From: Halil Pasic <pasic@linux.ibm.com>
To: "Dr. David Alan Gilbert" <dgilbert@redhat.com>
Cc: David Hildenbrand <david@redhat.com>,
Cornelia Huck <cohuck@redhat.com>, Frank Yang <lfy@google.com>,
virtio-comment@lists.oasis-open.org,
Stefan Hajnoczi <stefanha@redhat.com>
Subject: Re: [virtio-comment] [PATCH 1/3] shared memory: Define shared memory regions
Date: Fri, 15 Feb 2019 22:42:39 +0100 [thread overview]
Message-ID: <20190215224239.6c0cb1d1@oc2783563651> (raw)
In-Reply-To: <20190215151424.GI2630@work-vm>
On Fri, 15 Feb 2019 15:14:25 +0000
"Dr. David Alan Gilbert" <dgilbert@redhat.com> wrote:
> * David Hildenbrand (david@redhat.com) wrote:
> > On 15.02.19 15:02, Dr. David Alan Gilbert wrote:
> > > * David Hildenbrand (david@redhat.com) wrote:
> > >> On 15.02.19 14:50, Dr. David Alan Gilbert wrote:
> > >>> * Cornelia Huck (cohuck@redhat.com) wrote:
> > >>>> On Fri, 15 Feb 2019 13:33:06 +0100
> > >>>> David Hildenbrand <david@redhat.com> wrote:
> > >>>>
> > >>>>> On 15.02.19 13:28, Cornelia Huck wrote:
> > >>>>>> On Fri, 15 Feb 2019 12:26:00 +0100
> > >>>>>> David Hildenbrand <david@redhat.com> wrote:
> > >>>>>>
> > >>>>>>> Probing is always ugly. But I think we can add something like
> > >>>>>>> the x86 PCI hole between 3 and 4 GB after our initial boot memory.
> > >>>>>>> So there, we would have a memory region just like e.g. x86 has.
> > >>>>>>
> > >>>>>> A special region is probably the best way out of this pickle. We would
> > >>>>>> only need the discovery ccw for virtio, then.
> > >>>>>>
> > >>>>>>>
> > >>>>>>> This should even work with other mechanism I am working on. E.g.
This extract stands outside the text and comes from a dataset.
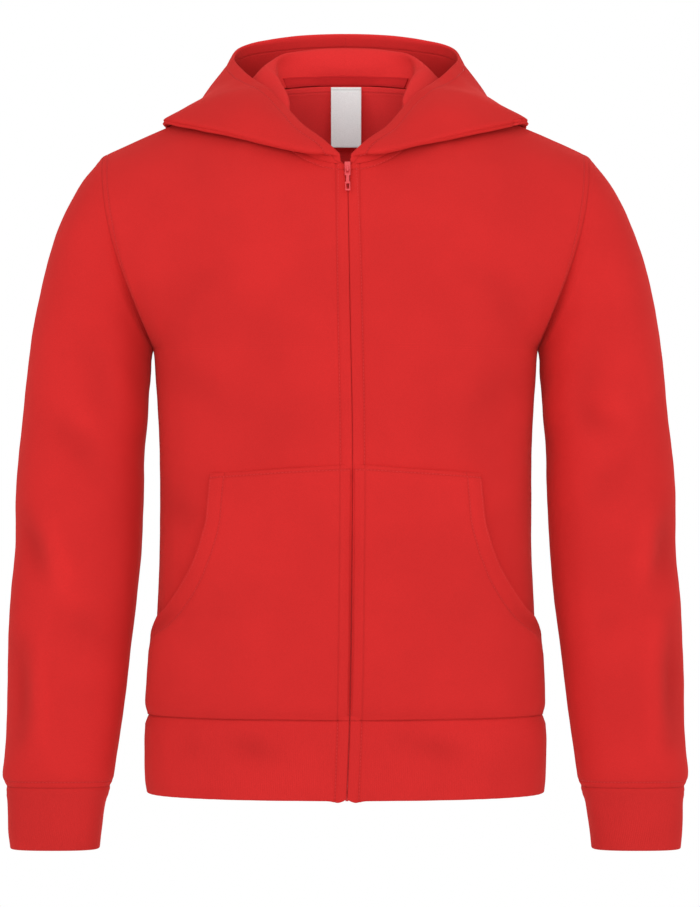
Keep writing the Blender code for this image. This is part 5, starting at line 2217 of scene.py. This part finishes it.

> > >>>>>>> for memory devices, we will add yet another memory region above
> > >>>>>>> the special PCI region.
> > >>>>>>>
> > >>>>>>> The layout of the guest would then be something like
> > >>>>>>>
> > >>>>>>> [0x000000000000000]
> > >>>>>>> ... Memory region containing RAM
> > >>>>>>> [ram_size ]
> > >>>>>>> ... Memory region for e.g. special PCI devices
> > >>>>>>> [ram_size +1 GB ]
> > >>>>>>> ... Memory region for memory devices (virtio-pmem, virtio-mem ...)
> > >>>>>>> [maxram_size - ram_size + 1GB]
> > >>>>>>>
> > >>>>>>> We would have to create proper page tables for guest backing that take
> > >>>>>>> care of the new guest size (not just ram_size). Also, to the guest we
> > >>>>>>> would indicate "maximum ram size == ram_size" so it does not try to
> > >>>>>>> probe the "special" memory.
> > >>>>>>
> > >>>>>> Hm... so that would be:
> > >>>>>> - 0..ram_size: just like it is handled now
> > >>>>>> - ram_size..ram_size + 1GB: guest does not treat it as ram, but does
> > >>>>>> build page tables for it
> > >>>>>> - ram_size + 1GB..maxram_size: for whatever memory devices do with it
> > >>>>>>
> > >>>>>> How does the guest probe this? (SCLP?) Or does the guest simply know
> > >>>>>> via some kind of probable feature that there's a 1GB region there?
> > >>>>>
> > >>>>> As the guest only "knowns" ram, there is a "maximum ram size" specified
> > >>>>> via SCLP. An unmodified guest will not probe beyond that.
> > >>>>
> > >>>> Nod.
> > >>>>
> > >>>>> The parts of the 1GB used by a device should be communicated via the
> > >>>>> paravirtualized device I guess. PCI bars don't really fit I assume, so
> > >>>>> we might need some virtio-ccw thingy (you're the expert :)) on top. That
> > >>>>> is one part to be clarified.
> > >>>>>
> > >>>>> I guess the guest does not need to know about the whole 1GB, only per
> > >>>>> device about the used part. We can then built page tables in the guest
> > >>>>> for that part when plugging.
> > >>>>
> > >>>> Hm. With my proposal, the guest would get a list of region addresses
> > >>>> from the device via a new ccw. It could then proceed to set up page
> > >>>> tables for it and start to use it. As long as it is aware that the
> > >>>> addresses it will get are beyond max_ram, that should be fine, I think.
> > >>>
> > >>> Which is the same as my virtio-mmio proposal; the host gets to put it
> > >>> where ever it sees fit (outside ram) and you've just got a way of
> > >>> telling the guest where it lives.
> > >>>
> > >>> Davidh's 1GB window is pretty much how older PCs worked I think;
> > >>> the problem is that 1GB is never enough and you still need a way
> > >>> to enumarate what devices are where, so it doesn't help you.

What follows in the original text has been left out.